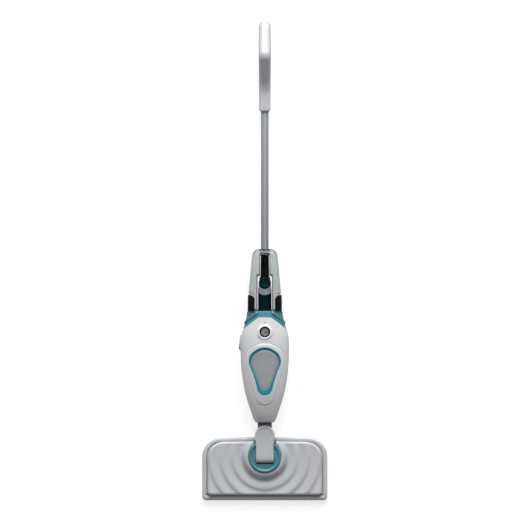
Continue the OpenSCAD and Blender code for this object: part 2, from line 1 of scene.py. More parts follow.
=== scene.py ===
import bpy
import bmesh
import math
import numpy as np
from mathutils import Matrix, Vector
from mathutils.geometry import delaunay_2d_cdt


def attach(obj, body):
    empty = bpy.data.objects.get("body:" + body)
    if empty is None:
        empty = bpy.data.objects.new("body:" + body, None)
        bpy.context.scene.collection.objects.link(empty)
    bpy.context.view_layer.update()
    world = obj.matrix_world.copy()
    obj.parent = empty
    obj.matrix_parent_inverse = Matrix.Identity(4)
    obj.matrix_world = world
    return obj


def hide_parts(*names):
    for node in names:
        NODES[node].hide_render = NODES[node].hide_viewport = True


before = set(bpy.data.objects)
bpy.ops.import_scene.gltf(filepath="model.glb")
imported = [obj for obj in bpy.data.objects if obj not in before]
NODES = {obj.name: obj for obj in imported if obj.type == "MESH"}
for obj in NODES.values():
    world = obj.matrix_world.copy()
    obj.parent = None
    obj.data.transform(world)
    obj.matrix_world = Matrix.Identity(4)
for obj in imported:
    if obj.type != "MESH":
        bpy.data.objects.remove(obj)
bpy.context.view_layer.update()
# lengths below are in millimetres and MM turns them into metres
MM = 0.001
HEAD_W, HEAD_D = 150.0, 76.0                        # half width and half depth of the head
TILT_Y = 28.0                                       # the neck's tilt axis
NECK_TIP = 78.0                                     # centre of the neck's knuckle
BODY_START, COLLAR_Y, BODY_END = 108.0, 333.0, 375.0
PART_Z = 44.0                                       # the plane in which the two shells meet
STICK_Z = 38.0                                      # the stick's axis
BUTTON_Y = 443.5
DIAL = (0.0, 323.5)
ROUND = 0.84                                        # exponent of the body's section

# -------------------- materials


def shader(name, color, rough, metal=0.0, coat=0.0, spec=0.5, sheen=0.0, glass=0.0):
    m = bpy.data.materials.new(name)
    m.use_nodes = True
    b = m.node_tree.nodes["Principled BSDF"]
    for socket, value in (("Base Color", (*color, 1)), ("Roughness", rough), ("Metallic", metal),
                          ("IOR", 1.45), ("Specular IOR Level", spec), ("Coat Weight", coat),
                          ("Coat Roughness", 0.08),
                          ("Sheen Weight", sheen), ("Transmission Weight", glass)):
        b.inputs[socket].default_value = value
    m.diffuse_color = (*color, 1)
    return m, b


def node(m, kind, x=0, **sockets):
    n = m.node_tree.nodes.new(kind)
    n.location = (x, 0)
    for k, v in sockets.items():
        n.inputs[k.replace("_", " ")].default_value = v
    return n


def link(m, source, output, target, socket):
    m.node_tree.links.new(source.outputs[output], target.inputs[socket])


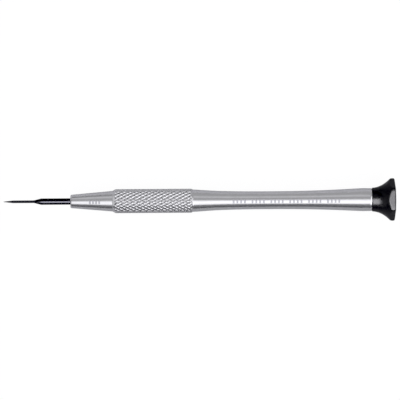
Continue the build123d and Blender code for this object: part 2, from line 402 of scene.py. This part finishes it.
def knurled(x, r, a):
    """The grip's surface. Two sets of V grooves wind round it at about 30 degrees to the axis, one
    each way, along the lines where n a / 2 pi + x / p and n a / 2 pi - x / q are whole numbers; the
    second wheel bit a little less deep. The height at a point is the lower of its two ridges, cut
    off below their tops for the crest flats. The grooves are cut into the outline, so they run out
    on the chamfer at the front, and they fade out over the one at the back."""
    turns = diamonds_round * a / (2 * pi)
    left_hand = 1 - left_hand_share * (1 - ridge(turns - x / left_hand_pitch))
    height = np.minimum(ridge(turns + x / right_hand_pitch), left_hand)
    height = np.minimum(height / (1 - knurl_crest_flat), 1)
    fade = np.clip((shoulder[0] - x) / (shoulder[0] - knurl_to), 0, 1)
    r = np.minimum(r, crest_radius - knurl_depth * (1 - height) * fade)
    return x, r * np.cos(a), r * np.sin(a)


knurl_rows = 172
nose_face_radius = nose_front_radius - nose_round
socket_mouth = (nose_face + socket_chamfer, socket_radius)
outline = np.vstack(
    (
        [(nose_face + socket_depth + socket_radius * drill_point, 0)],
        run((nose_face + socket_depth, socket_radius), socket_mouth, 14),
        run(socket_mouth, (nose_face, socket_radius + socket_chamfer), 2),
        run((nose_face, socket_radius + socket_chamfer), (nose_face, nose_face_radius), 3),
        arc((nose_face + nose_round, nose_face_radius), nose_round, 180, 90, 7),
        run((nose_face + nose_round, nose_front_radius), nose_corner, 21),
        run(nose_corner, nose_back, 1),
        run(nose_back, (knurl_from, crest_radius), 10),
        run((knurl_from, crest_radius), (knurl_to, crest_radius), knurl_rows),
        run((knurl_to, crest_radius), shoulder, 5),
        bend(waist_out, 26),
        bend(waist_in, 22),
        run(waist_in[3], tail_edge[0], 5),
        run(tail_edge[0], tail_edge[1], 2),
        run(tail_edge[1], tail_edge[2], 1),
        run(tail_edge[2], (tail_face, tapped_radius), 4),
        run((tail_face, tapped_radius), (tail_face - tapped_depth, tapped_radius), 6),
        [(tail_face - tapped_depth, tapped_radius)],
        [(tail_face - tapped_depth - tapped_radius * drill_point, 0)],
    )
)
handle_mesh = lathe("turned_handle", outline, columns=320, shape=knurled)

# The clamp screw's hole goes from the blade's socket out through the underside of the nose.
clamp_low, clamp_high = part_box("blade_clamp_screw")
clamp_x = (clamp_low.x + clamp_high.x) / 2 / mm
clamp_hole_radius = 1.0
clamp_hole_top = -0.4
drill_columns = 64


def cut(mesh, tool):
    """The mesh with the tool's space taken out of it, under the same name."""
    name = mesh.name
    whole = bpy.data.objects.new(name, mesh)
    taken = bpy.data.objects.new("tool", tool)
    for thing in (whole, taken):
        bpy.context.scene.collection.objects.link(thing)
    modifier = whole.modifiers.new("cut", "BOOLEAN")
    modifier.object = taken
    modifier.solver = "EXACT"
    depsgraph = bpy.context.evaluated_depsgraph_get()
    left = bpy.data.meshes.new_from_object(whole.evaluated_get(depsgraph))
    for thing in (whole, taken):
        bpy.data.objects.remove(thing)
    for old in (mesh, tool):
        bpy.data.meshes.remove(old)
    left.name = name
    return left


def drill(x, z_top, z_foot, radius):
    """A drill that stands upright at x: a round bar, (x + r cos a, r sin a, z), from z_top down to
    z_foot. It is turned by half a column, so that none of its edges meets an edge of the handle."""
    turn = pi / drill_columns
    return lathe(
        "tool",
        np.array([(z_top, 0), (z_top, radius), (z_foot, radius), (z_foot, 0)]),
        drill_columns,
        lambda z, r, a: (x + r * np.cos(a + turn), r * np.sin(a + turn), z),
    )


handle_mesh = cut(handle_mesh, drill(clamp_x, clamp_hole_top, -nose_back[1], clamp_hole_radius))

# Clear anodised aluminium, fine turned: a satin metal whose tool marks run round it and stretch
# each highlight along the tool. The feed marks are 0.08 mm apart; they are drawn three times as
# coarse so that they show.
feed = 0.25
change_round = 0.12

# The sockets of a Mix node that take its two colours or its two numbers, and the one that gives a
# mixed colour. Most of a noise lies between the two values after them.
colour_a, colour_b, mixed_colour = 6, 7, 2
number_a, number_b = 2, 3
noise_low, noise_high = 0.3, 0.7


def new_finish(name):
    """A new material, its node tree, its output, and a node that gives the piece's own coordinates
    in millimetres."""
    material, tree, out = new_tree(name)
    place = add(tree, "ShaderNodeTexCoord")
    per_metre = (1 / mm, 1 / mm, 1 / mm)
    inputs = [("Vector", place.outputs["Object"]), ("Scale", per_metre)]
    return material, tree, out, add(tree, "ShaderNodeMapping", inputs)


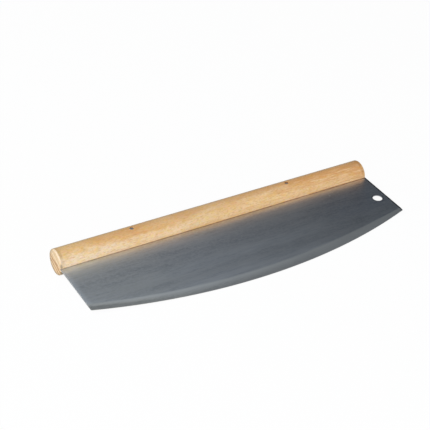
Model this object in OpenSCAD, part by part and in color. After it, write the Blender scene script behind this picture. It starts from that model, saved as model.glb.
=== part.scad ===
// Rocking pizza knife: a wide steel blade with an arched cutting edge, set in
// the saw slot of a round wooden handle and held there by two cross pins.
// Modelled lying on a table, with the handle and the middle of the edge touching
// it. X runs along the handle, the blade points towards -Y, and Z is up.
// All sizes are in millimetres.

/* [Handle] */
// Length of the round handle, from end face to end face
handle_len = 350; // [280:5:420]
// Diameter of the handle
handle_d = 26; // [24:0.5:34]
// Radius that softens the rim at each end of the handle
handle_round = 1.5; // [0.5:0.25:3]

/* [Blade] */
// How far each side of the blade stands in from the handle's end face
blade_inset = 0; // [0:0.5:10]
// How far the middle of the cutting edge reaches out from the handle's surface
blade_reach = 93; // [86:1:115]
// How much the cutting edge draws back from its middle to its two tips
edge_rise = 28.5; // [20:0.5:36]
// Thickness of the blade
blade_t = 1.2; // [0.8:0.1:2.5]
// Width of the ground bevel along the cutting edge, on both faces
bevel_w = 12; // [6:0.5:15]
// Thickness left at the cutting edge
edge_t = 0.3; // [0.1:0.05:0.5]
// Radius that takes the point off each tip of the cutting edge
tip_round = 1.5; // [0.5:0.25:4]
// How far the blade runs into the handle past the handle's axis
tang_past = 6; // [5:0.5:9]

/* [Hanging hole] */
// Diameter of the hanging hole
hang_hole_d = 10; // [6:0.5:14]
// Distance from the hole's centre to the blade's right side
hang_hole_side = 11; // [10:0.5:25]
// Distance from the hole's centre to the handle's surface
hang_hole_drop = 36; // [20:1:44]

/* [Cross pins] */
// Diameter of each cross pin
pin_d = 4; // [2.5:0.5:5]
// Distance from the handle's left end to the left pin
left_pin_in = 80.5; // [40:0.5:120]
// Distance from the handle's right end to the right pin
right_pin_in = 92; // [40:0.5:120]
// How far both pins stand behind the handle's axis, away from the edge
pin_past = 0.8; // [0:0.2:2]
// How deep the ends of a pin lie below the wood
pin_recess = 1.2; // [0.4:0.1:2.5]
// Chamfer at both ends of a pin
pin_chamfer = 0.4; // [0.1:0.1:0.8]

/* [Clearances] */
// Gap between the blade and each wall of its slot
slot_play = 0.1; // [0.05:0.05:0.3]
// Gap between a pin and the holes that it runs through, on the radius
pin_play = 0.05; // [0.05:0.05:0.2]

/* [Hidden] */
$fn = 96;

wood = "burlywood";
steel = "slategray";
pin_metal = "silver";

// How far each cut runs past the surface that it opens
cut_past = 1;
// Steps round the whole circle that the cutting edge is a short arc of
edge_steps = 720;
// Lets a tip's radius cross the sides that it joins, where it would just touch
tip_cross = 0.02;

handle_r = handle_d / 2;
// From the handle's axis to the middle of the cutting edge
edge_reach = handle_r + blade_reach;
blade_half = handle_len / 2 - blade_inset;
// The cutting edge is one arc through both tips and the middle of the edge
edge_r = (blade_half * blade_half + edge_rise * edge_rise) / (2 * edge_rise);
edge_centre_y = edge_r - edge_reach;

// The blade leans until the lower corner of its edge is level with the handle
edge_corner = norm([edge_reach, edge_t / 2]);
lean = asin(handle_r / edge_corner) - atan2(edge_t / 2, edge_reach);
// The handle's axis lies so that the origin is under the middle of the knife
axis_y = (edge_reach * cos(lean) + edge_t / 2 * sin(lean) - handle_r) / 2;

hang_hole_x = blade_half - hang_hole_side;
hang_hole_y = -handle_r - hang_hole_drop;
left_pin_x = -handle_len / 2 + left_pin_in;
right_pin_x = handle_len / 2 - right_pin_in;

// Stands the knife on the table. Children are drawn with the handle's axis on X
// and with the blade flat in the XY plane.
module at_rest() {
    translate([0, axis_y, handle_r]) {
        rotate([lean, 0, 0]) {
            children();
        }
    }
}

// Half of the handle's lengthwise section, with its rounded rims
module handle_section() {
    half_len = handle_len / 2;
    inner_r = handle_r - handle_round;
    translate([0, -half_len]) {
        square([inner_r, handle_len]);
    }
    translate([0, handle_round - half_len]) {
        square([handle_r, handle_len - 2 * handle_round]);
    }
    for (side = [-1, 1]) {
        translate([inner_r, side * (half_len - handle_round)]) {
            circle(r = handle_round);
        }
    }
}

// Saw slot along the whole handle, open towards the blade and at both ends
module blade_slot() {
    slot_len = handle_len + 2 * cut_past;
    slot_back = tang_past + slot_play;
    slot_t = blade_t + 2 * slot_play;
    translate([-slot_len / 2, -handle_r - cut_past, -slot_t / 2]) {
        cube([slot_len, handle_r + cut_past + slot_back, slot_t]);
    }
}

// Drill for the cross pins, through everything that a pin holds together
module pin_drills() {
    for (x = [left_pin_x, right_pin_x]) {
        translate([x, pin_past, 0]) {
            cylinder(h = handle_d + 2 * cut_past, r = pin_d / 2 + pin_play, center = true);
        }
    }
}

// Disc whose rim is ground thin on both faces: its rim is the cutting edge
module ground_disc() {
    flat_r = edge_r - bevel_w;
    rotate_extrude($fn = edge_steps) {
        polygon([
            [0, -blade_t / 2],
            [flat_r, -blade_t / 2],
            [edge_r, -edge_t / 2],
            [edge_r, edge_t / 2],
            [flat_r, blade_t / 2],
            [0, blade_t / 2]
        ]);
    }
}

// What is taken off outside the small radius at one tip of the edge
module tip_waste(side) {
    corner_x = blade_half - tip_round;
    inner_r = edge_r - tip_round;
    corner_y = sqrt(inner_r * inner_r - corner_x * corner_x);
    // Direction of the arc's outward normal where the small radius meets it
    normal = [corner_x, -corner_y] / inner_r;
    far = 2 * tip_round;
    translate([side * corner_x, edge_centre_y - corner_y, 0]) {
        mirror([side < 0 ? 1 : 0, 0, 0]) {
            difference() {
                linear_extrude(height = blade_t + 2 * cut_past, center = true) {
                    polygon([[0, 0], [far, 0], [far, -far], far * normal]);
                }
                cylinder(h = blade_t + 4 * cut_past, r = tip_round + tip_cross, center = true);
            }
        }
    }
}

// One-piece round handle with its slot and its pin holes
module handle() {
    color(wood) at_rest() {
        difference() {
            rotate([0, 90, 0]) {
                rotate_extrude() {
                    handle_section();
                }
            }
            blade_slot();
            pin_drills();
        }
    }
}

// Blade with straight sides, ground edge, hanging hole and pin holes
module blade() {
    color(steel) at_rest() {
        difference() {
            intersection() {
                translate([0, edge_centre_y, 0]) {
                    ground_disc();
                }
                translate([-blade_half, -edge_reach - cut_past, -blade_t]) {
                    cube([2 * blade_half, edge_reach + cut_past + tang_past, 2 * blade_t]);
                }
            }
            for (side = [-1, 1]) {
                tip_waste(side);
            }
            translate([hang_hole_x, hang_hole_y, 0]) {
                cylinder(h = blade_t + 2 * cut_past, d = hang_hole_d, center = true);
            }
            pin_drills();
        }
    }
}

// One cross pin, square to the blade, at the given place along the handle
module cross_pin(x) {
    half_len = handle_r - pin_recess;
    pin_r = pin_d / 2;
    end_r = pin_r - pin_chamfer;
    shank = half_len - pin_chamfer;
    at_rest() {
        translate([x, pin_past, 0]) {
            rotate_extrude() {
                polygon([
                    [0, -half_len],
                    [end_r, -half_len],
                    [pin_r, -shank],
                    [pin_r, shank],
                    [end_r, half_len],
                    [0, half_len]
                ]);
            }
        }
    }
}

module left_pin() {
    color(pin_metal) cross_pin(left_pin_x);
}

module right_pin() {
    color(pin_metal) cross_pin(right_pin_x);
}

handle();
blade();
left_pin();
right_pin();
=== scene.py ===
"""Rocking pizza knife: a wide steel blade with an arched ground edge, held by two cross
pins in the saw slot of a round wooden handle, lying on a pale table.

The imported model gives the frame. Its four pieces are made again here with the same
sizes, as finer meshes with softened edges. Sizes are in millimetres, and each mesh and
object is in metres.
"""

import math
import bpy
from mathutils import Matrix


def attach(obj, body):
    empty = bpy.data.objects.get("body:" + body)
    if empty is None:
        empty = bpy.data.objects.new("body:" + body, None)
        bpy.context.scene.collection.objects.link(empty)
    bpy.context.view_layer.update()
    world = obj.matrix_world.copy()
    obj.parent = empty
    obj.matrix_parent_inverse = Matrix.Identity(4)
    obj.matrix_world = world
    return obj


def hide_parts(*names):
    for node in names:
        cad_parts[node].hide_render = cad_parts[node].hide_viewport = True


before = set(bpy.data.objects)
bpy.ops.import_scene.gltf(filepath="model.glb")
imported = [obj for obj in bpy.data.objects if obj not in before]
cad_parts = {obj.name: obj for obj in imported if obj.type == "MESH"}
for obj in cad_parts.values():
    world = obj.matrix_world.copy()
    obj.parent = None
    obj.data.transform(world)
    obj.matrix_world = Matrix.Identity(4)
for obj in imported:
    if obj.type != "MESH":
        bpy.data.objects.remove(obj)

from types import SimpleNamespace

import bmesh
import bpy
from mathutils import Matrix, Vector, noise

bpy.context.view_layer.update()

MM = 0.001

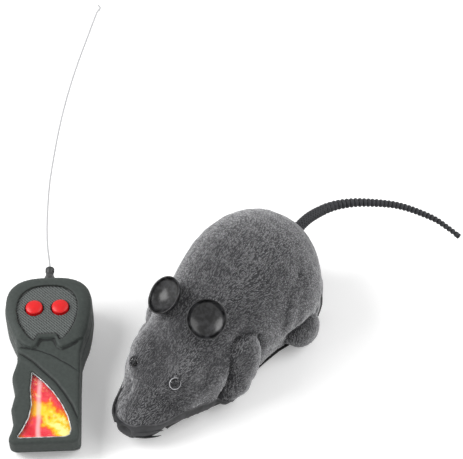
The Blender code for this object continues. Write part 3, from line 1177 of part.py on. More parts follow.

# # #

#### [Task to complete]
Keep both end lines and retype everything in the records above from the line containing "place along the handle" through the line containing "cad_parts[node].hide_render = cad_parts[node].hide_viewport", exactly, with nothing else.

#### [Output of the task]
// One cross pin, square to the blade, at the given place along the handle
module cross_pin(x) {
    half_len = handle_r - pin_recess;
    pin_r = pin_d / 2;
    end_r = pin_r - pin_chamfer;
    shank = half_len - pin_chamfer;
    at_rest() {
        translate([x, pin_past, 0]) {
            rotate_extrude() {
                polygon([
                    [0, -half_len],
                    [end_r, -half_len],
                    [pin_r, -shank],
                    [pin_r, shank],
                    [end_r, half_len],
                    [0, half_len]
                ]);
            }
        }
    }
}

module left_pin() {
    color(pin_metal) cross_pin(left_pin_x);
}

module right_pin() {
    color(pin_metal) cross_pin(right_pin_x);
}

handle();
blade();
left_pin();
right_pin();
=== scene.py ===
"""Rocking pizza knife: a wide steel blade with an arched ground edge, held by two cross
pins in the saw slot of a round wooden handle, lying on a pale table.

The imported model gives the frame. Its four pieces are made again here with the same
sizes, as finer meshes with softened edges. Sizes are in millimetres, and each mesh and
object is in metres.
"""

import math
import bpy
from mathutils import Matrix


def attach(obj, body):
    empty = bpy.data.objects.get("body:" + body)
    if empty is None:
        empty = bpy.data.objects.new("body:" + body, None)
        bpy.context.scene.collection.objects.link(empty)
    bpy.context.view_layer.update()
    world = obj.matrix_world.copy()
    obj.parent = empty
    obj.matrix_parent_inverse = Matrix.Identity(4)
    obj.matrix_world = world
    return obj


def hide_parts(*names):
    for node in names:
        cad_parts[node].hide_render = cad_parts[node].hide_viewport = True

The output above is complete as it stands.